With this interview style, keep in mind that you, most likely, have to do follow-up interviews with your participant to gather all the information you need. Because there is no standard protocol in unstructured interviews, participants find it easy to stray away from the topic. This is part of the conversational style of this interview method.

Useful when: discussing sensitive topics, making the participant comfortable. exploring topics.

Type 2: Semi-structured interview

This type of interview is my personal favorite. Semi-structured interviews use a protocol to help guide the interviewer through the process without restricting the participant into feeling like they’re part of an interrogation. While this type of interview is partially conversational, it is a guided conversation between the interviewer and the participant. There is structure, hence the name semi-structured, but it also allows space for the interviewer to dive deeper into certain topics.

Semi-structured interviews allow for flexibility. Another benefit of semi-structured interviews is that there won’t be a need for multiple interview rounds. The interview protocol you design beforehand will make sure you stick to the research topic and will help you to gather enough information to answer your research question. An interview protocol has some set-out questions and topics to lead the conversation, but there is still a need to probe for further details to really understand the participant’s thoughts, feelings, and motivations.

Useful when: wanting to dive deep into a users thoughts, feelings, and motivations

Type 3: Structured Interview

Where semi-structured interviews leave space for deep-diving, structured interviews strictly adhere to the interview protocol set up beforehand. This type of interview is more rigid and focuses on having the participant answer the premade questions. This method is useful when there is a comprehensive list of interview questions. For example, about a specific feature in your prototype.
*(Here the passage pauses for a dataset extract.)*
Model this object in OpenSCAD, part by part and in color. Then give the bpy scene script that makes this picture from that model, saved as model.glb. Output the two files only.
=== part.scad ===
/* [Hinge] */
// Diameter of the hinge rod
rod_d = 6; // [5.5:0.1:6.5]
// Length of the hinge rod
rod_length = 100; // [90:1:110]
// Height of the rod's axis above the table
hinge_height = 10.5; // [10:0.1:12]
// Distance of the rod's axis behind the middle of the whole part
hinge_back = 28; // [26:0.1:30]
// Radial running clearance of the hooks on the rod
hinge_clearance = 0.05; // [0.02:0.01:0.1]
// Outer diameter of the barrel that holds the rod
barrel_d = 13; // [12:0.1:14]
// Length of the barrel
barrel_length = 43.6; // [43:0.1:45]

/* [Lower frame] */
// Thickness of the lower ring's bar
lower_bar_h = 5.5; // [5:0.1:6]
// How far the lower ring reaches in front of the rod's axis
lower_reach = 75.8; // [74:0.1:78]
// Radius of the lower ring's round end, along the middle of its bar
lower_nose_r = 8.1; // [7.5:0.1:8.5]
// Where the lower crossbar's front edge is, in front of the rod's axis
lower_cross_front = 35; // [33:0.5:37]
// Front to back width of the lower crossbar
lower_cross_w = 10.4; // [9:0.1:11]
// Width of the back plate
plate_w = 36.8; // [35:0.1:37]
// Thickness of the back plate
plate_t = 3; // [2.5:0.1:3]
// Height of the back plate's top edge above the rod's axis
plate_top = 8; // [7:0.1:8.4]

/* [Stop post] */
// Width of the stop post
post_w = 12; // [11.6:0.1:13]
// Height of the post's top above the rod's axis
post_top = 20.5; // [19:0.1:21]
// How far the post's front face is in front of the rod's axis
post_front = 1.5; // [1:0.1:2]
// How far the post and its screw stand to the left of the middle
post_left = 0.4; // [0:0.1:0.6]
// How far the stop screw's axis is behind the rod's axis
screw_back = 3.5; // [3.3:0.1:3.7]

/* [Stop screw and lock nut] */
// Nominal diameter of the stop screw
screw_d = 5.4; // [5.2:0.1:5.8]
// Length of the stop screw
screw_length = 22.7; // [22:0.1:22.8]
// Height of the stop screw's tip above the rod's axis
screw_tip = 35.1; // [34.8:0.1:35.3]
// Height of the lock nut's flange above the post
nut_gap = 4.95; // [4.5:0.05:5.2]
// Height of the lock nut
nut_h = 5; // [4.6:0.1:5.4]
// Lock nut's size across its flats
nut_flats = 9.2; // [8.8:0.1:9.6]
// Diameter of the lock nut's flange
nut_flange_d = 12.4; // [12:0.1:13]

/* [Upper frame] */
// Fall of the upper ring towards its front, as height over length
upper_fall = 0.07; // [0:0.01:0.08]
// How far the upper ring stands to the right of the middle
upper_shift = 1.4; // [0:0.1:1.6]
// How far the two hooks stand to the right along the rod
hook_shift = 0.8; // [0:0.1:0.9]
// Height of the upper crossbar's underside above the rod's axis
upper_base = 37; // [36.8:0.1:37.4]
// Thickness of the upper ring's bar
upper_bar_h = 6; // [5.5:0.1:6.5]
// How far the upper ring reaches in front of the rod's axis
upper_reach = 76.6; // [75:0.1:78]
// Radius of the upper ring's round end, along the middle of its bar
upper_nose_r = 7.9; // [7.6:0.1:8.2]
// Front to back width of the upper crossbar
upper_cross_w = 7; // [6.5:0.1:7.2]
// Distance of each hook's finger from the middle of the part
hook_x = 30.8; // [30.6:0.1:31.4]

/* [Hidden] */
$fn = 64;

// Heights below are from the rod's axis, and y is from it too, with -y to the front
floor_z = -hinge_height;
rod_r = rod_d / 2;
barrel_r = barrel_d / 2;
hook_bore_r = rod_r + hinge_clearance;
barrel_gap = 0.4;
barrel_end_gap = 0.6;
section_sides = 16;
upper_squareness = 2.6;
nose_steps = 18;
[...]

The benefits of this type of interview are that they are quick. They will help you gather the correct information you need. And that also means they often don’t require follow-up interviews for missed or forgotten questions. You might be wondering why a survey wouldn’t be more useful? You are after all looking for specific answers. But people will always say more in an interview than write down in a survey. You will always get more information out of a user when doing an interview.

Useful when: Testing a specific feature, having a few direct questions, quick answers


The type of interview you need depends on your research goal and test type. If you’re looking for in-depth information on a topic, unstructured interviews can be helpful. But if you have an idea of where you’re going, and you’re looking to learn more about the experience of your user, how they feel, act, think, then a semi-structured interview is the way to go. When you’re product is off to development or even live, and you’re looking to check a specific part of the product; then a quick structured interview is the way to go.